Local crisis support plays an important role in addressing immediate need and councils continue to offer targeted support to alleviate the pressures facing low-income households. For example, many councils in England are supporting families entitled to Free School Meals during the school holidays. This is usually via a cash transfer or supermarket voucher that can be used at a variety of retailers.

Alongside, all councils are also offering an application-based element of local welfare, that is available to households who are struggling but not necessarily entitled to FSMs. This support will be crucial in the coming months for families that are just above the £7,400 threshold and struggling to put food on the table.

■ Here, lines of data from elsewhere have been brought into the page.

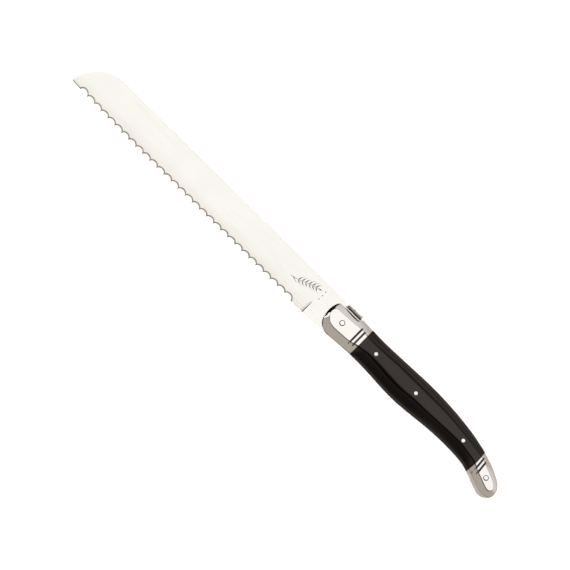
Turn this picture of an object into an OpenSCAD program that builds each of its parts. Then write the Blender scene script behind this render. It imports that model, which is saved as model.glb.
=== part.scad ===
// Bread knife: one full-tang blade, two riveted black scales, two pairs of polished bolsters.
// The knife lies on the flats of its right side. X runs from the tip to the butt, Y towards the
// spine and Z up. The origin is the centre of the footprint on the resting plane.
// Inside the modules, the origin is the front bolster pin at the middle of the blade's thickness.

/* [Blade] */
// Distance from the front bolster pin to the tip
blade_reach = 202.5; // [196:0.5:208]
// Thickness of the blade and tang
blade_t = 2.0; // [1.6:0.1:2.4]
// Height of the spine above the pin axis
spine_y = 10.0; // [9.5:0.1:10.4]
// Size of the rounded fall of the spine to the tip
tip_round = 19; // [17:0.5:19]
// Exponent of the tip curve: 2 is an ellipse, less is flatter
tip_exponent = 1.7; // [1.5:0.1:2]
// Height below the pin axis where the grind starts
grind_top = 2.8; // [2:0.1:4]
// Thickness left at the edge
edge_t = 0.85; // [0.6:0.05:1.2]
// Distance from the pin to the start of the grind
plunge_x = 20.1; // [16:0.1:24]

/* [Scallops] */
// Number of scallops in the edge
scallop_count = 30; // [24:1:30]
// Distance from one cusp to the next
scallop_pitch = 5.54; // [5.2:0.02:5.54]
// Distance from the pin to the last cusp at the heel
scallop_heel = 29.4; // [28:0.2:32]
// Radius of each scallop
scallop_r = 2.8; // [2.8:0.05:4]
// Width of the bevel ground along the scallops on the left side
bevel_w = 0.85; // [0.5:0.05:1.2]
// Width of the bevel on the plain edge between the tip and the first scallop
tip_bevel_w = 0.75; // [0.5:0.05:1.2]

/* [Handle] */
// Overall thickness of the handle over its flats
handle_t = 12.0; // [11:0.5:14]
// Diameter of the front bolster pin
front_pin_d = 3; // [2.5:0.1:4]
// Diameter of the rear bolster pin
rear_pin_d = 2.8; // [2.5:0.1:4]
// Diameter of the three scale pins
scale_pin_d = 2.5; // [2:0.1:3]
// Radius of the cross grooves in the bolsters
groove_r = 0.6; // [0.4:0.05:0.7]

/* [Spine plate] */
// Width of the plate across the spine
plate_w = 7.0; // [5:0.5:9]
// Length of the plate along the spine
plate_l = 10.8; // [9:0.2:11]

/* [Hidden] */

$fn = 96;
tang_half = blade_t / 2;
half_t = handle_t / 2;
clear = 2;

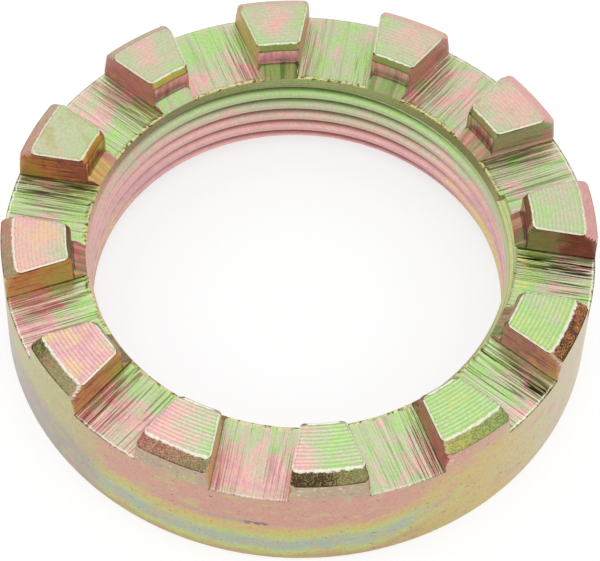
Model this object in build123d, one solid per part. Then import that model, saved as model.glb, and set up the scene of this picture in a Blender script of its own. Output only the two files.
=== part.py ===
"""Castle nut: a round ring nut with a crown of teeth between milled slots.

One solid, turned from bar and then slotted. Its thread axis is +Z, and the plane
bearing face lies on z = 0 with the crown on top. Everything is in millimetres.
"""

from build123d import *
import os
from math import radians, tan

# The thread that the nut runs on, in the fine metric series. The helix itself is
# not cut here: the bore is the plain hole that is drilled before tapping.
thread_diameter = 48.0
thread_pitch = 2.0
tapping_allowance = 1.0825 * thread_pitch

# The ring around the thread.
ring_wall = 8.5
base_height = 12.0
bearing_edge_break = 0.3

# The crown: slots milled straight across the ring, which leave a tooth between
# each two of them.
slot_count = 12
slot_width = 8.4
slot_depth = 4.0

# The crown's outer edge is turned to a flat chamfer before the slots are cut.
crown_chamfer_width = 1.4
crown_chamfer_drop = 1.0

# The counterbore inside the crown, which clears the end of the shaft's thread.
counterbore_gap = 0.9
counterbore_depth = 3.0
counterbore_corner_radius = 0.8
crown_lip = 0.5

# The cones that lead the thread in at both ends of the bore.
lead_in_angle = 45.0
bearing_mouth_gap = 0.9

thread_radius = thread_diameter / 2
bore_radius = (thread_diameter - tapping_allowance) / 2
body_radius = thread_radius + ring_wall
body_height = base_height + slot_depth
counterbore_radius = thread_radius + counterbore_gap
bearing_mouth_radius = thread_radius + bearing_mouth_gap
cutter_overrun = 1.0


def cone_height(outer_radius):
    """Height of a lead-in cone that runs from outer_radius in to the bore."""
    return (outer_radius - bore_radius) / tan(radians(lead_in_angle))


def turned_ring():
    """The nut as it leaves the lathe, revolved from one half section."""
    crown_cone_top = body_height - counterbore_depth
    with BuildPart() as ring:
        with BuildSketch(Plane.XZ) as section:
            with BuildLine():
                Polyline(
                    (bearing_mouth_radius, 0),
                    (body_radius - bearing_edge_break, 0),
                    (body_radius, bearing_edge_break),
                    (body_radius, body_height - crown_chamfer_drop),
                    (body_radius - crown_chamfer_width, body_height),
                    (counterbore_radius + crown_lip, body_height),
                    (counterbore_radius, body_height - crown_lip),
                    (counterbore_radius, crown_cone_top),
                    (bore_radius, crown_cone_top - cone_height(counterbore_radius)),
                    (bore_radius, cone_height(bearing_mouth_radius)),
                    close=True,
                )
            make_face()
            corner = section.vertices().sort_by_distance((counterbore_radius, crown_cone_top))[0]
            fillet(corner, counterbore_corner_radius)
        revolve(axis=Axis.Z)
    return ring.part


def slot_cutters():
    """One straight cutter path per slot, from the axis out past the ring."""
    reach = body_radius + cutter_overrun
    height = slot_depth + cutter_overrun
    path = Box(reach, slot_width, height, align=(Align.MIN, Align.CENTER, Align.MIN))
    return PolarLocations(0, slot_count) * (Pos(0, 0, base_height) * path)


castle_nut = turned_ring()
for cutter in slot_cutters():
    castle_nut -= cutter
castle_nut.label = "castle_nut"

os.makedirs("parts", exist_ok=True)
export_step(castle_nut, "parts/castle_nut.step")
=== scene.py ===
"""Castle nut: the finished looks of a round, slotted lock nut in zinc-plated steel.

The nut is one piece, so it is one mesh. A section is drawn and spun into the turned
blank, the thread is cut out of its bore, and the slots are milled through its crown.
The tools carry the marks that they leave, as real ones do. Sizes are in metres.
"""

from functools import partial
from math import atan2, cos, hypot, pi, radians, sin, sqrt, tan

import bmesh
import bpy
from mathutils import Matrix, Vector, noise


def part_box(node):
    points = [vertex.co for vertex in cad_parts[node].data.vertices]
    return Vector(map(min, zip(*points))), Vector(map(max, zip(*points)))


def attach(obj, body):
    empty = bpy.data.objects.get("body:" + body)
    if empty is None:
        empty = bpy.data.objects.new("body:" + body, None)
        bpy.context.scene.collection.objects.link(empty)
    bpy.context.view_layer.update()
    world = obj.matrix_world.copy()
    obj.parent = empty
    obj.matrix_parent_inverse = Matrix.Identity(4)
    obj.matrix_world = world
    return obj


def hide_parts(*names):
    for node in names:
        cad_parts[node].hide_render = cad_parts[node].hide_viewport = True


bl_info = {
    "name": "Castle nut",
    "version": (1, 0, 0),
    "blender": (4, 5, 0),
    "location": "View3D > Sidebar > Castle nut",
    "description": "Builds a slotted round nut in chromated zinc plate, and a plain studio for it",
    "category": "Object",
}

MM = 0.001
THREAD_DEPTH = 0.54125  # of an internal metric thread, in pitches
FEED_PHASE = 0.596  # where the facing spiral starts, in turns

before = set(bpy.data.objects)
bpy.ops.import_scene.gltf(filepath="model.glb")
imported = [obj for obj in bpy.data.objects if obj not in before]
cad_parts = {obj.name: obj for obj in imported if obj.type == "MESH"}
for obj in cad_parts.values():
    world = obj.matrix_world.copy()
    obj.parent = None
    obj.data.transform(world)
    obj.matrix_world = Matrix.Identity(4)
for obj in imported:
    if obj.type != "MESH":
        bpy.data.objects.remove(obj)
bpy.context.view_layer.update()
nut_low, nut_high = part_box("castle_nut")


# ---- settings


def srgb(code):
    """The linear red, green and blue of an sRGB hex colour."""
    parts = [int(code[i : i + 2], 16) / 255 for i in (1, 3, 5)]
    return tuple(p / 12.92 if p <= 0.04045 else ((p + 0.055) / 1.055) ** 2.4 for p in parts)


def length(name, default, description):
    """A size setting, from its millimetres."""
    return bpy.props.FloatProperty(
        name=name, description=description, default=default * MM, unit="LENGTH")


def degrees(name, default, description):
    """A setting for an angle, from its degrees."""
    return bpy.props.FloatProperty(
        name=name, description=description, default=radians(default), subtype="ANGLE")


def quantity(name, default, description, unit="NONE"):
    """A setting for a plain number."""
    return bpy.props.FloatProperty(name=name, description=description, default=default, unit=unit)


def paint(name, code, description):
    """A colour setting, from its sRGB hex value."""
    return bpy.props.FloatVectorProperty(
        name=name, description=description, default=srgb(code), subtype="COLOR", min=0, max=1)


def hue(name, code, kind):
    """A colour setting for the chromate film: thin, or its darker copy, which is partly thicker
    film and partly painted shade.
    """
    return paint(name, code, f"{name} in {kind} film, in order as the film thickens")


class NutSizes(bpy.types.PropertyGroup):
    """The sizes of the nut, and how strongly each tool has marked it."""

    outer_radius: length("Outer radius", (nut_high.x - nut_low.x) / 2 / MM, "Axis to the outside")
    height: length("Height", (nut_high.z - nut_low.z) / MM, "Bearing face to tooth tops")
    thread_diameter: length("Thread diameter", 48, "Across the roots of the thread")
    thread_pitch: length("Thread pitch", 2, "Rise of the thread in one turn")
    slot_count: bpy.props.IntProperty(
        name="Slots", description="How many slots, and teeth between them", default=12, min=3)
    slot_width: length("Slot width", 8.4, "Between the tops of its walls")
    slot_depth: length("Slot depth", 4, "Tooth tops to slot floor")
    chamfer_width: length("Chamfer width", 1.4, "Radial width, round the crown")
    chamfer_drop: length("Chamfer drop", 1, "Height of the same chamfer")
    mouth_gap: length("Mouth gap", 0.9, "Thread's roots to counterbore wall")
    counterbore_depth: length("Counterbore depth", 3, "Tooth tops to the thread's cone")
    shoulder_reach: length("Shoulder reach", 1.5, "Counterbore wall to its shoulder's edge")
    corner_radius: length("Corner radius", 0.8, "Left by the tool below the counterbore")
    lip_width: length("Lip width", 0.5, "Radial width of the chamfered lip")
    lip_drop: length("Lip drop", 0.75, "Height of the same lip")
    edge_break: length("Edge break", 0.3, "Chamfer round the bearing face")
    feed: length("Facing feed", 0.456, "Between rings of the facing spiral")
    feed_depth: length("Feed mark depth", 0.03, "Depth of each of those rings")
    streak_depth: length("Streak depth", 0.04, "Depth of the milling cutter's streaks")
    edge_round: length("Edge round", 0.12, "Wear on the long edges of the teeth")
    corner_wear: length("Corner wear", 0.85, "Radius worn on the teeth's outer corners")
    burr: length("Burr", 0.26, "Height of the burr at a slot's inner end")

    bore = property(lambda s: s.thread_diameter / 2 - THREAD_DEPTH * s.thread_pitch)
    mouth = property(lambda s: s.thread_diameter / 2 + s.mouth_gap)
    lip_edge = property(lambda s: s.mouth + s.lip_width)
    shoulder = property(lambda s: s.mouth - s.shoulder_reach)
    crown_edge = property(lambda s: s.outer_radius - s.chamfer_width)
    cone_top = property(lambda s: s.height - s.counterbore_depth)
    slot_floor = property(lambda s: s.height - s.slot_depth)


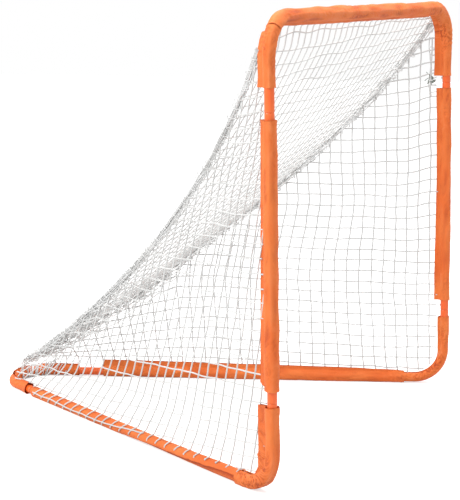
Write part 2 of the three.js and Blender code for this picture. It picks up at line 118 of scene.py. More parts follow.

We continue to press the Government to restore local welfare funding and put it on a permanent footing. As the high cost of living and rising poverty continues, crisis support, alongside reform to the mainstream benefit system, will continue to play an important roll in ensuring that all households are food secure.

Local free school meals offers:

Despite significant budget pressures, several English councils have made the decision provide a universal offer of free school meals for all primary school pupils in their areas.

For example, since 2013 Southwark Council have run a Free Healthy School Meals (FHSM) programme has universally provided a free school lunch for all primary school students in Key Stage 2, to tackle food poverty and childhood obesity. This supplements the central government-funded, means-tested Free School Meals (FSM) and Universal Infant Free School Meals (UIFSM). 38 percent of children in Southwark live in poverty, yet many whose families earn above the £7,400 a year threshold would not be eligible for free school meals under the national offer.

Research by the University of Essex, which studied the impact of universal primary free school meal provision in Southwark, Tower Hamlets, Newham and Islington, found that the schemes have helped to reduce the prevalence of childhood obesity (by 9.3 percent among Reception children and 5.6 percent among Year 6 children on average) and help families cope with the cost of living, saving them £37 per child per month on average.